### Exercise description
Set down the listing below verbatim, but only from its first line through the line containing "from FreeCAD import".
BEGIN Data provided
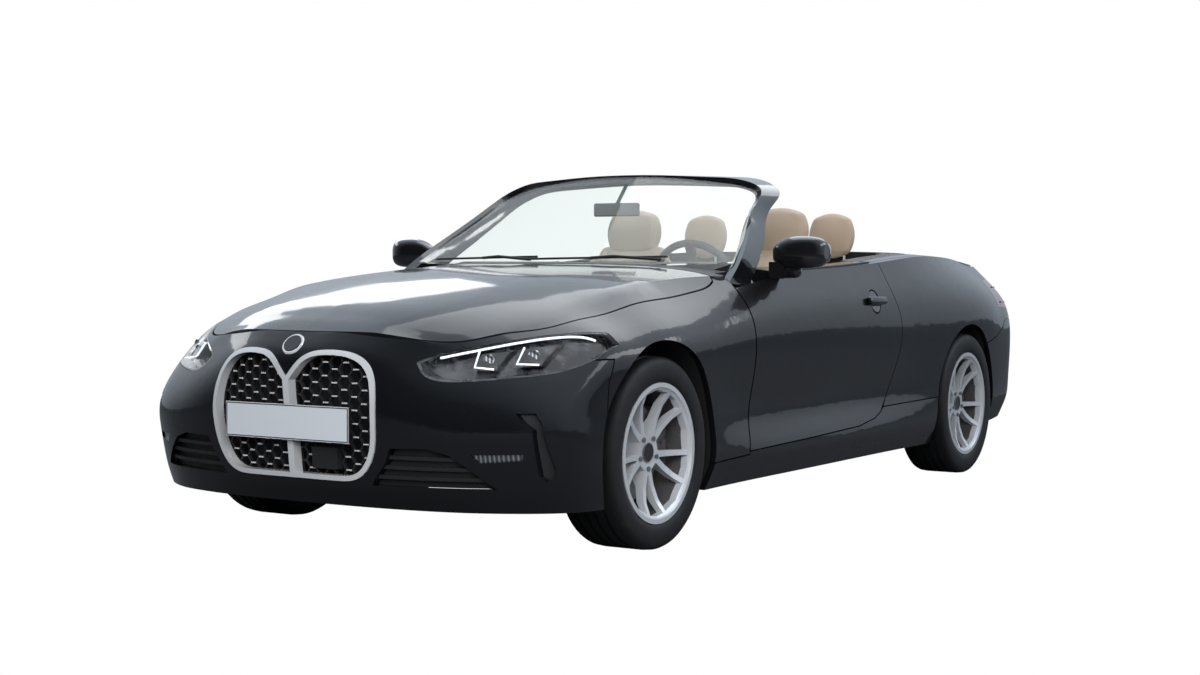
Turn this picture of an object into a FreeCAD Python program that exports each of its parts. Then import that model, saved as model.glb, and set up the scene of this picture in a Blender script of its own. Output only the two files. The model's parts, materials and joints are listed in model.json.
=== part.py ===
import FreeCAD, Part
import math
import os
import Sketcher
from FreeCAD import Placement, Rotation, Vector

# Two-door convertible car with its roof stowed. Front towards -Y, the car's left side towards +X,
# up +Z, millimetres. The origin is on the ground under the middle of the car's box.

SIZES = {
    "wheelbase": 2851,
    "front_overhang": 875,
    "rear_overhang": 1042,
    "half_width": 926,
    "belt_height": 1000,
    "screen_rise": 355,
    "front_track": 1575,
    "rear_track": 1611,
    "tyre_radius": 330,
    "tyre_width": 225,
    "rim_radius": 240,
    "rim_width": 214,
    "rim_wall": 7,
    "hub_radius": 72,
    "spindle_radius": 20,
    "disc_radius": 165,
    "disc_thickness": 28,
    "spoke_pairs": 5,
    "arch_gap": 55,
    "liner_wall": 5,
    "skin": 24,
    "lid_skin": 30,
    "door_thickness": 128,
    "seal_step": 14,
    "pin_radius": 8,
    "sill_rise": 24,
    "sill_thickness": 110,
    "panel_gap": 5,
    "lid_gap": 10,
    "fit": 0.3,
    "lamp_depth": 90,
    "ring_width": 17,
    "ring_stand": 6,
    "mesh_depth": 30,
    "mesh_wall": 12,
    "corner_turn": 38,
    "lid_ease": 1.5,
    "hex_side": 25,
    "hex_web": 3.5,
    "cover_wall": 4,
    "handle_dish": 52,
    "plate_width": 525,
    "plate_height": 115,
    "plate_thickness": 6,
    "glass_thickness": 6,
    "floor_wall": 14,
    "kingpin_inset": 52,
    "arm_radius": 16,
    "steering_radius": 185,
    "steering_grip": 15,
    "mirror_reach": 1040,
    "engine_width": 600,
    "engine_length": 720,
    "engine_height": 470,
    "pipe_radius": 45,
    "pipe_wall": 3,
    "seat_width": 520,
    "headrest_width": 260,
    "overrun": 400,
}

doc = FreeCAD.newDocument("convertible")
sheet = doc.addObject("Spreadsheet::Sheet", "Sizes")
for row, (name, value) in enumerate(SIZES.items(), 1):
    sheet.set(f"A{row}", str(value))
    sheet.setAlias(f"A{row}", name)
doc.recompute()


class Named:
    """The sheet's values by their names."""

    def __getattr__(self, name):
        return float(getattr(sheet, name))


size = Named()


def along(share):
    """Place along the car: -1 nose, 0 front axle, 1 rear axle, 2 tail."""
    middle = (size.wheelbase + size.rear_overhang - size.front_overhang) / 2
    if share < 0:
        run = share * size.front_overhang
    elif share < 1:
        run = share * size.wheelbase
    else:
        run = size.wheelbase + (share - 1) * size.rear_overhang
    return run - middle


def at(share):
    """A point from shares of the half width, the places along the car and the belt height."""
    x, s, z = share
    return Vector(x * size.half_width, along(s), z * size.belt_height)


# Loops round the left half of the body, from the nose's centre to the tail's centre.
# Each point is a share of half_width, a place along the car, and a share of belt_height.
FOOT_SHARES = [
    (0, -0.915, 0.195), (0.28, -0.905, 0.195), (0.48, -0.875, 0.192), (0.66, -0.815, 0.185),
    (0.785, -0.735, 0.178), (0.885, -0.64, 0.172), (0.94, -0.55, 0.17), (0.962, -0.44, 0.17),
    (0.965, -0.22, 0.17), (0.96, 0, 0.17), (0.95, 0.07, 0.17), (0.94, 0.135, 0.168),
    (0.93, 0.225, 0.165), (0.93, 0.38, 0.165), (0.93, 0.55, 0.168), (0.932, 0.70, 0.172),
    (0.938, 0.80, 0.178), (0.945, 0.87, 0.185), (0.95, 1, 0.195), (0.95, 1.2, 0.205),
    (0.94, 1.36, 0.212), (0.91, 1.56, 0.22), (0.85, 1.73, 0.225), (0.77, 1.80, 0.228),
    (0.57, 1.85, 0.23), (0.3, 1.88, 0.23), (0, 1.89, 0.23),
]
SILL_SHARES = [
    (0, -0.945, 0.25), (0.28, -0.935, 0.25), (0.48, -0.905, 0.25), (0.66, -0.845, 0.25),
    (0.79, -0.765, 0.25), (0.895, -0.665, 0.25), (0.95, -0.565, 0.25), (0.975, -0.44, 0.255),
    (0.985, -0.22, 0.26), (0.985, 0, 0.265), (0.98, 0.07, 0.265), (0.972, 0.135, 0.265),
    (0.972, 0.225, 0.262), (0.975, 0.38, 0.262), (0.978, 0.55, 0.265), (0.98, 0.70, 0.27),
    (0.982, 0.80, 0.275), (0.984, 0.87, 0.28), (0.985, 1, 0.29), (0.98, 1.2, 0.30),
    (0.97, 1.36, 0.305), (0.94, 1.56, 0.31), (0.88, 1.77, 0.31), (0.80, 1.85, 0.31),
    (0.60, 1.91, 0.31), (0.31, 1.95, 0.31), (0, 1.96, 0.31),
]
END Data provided
### Reply
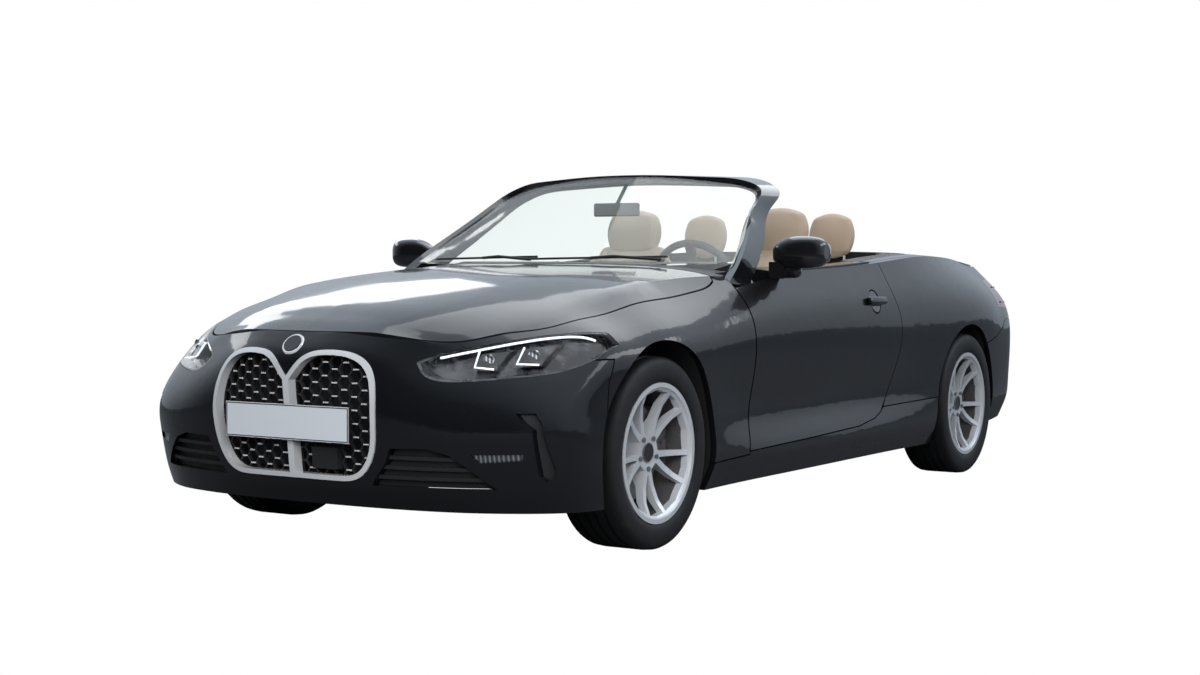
Turn this picture of an object into a FreeCAD Python program that exports each of its parts. Then import that model, saved as model.glb, and set up the scene of this picture in a Blender script of its own. Output only the two files. The model's parts, materials and joints are listed in model.json.
=== part.py ===
import FreeCAD, Part
import math
import os
import Sketcher
from FreeCAD import Placement, Rotation, Vector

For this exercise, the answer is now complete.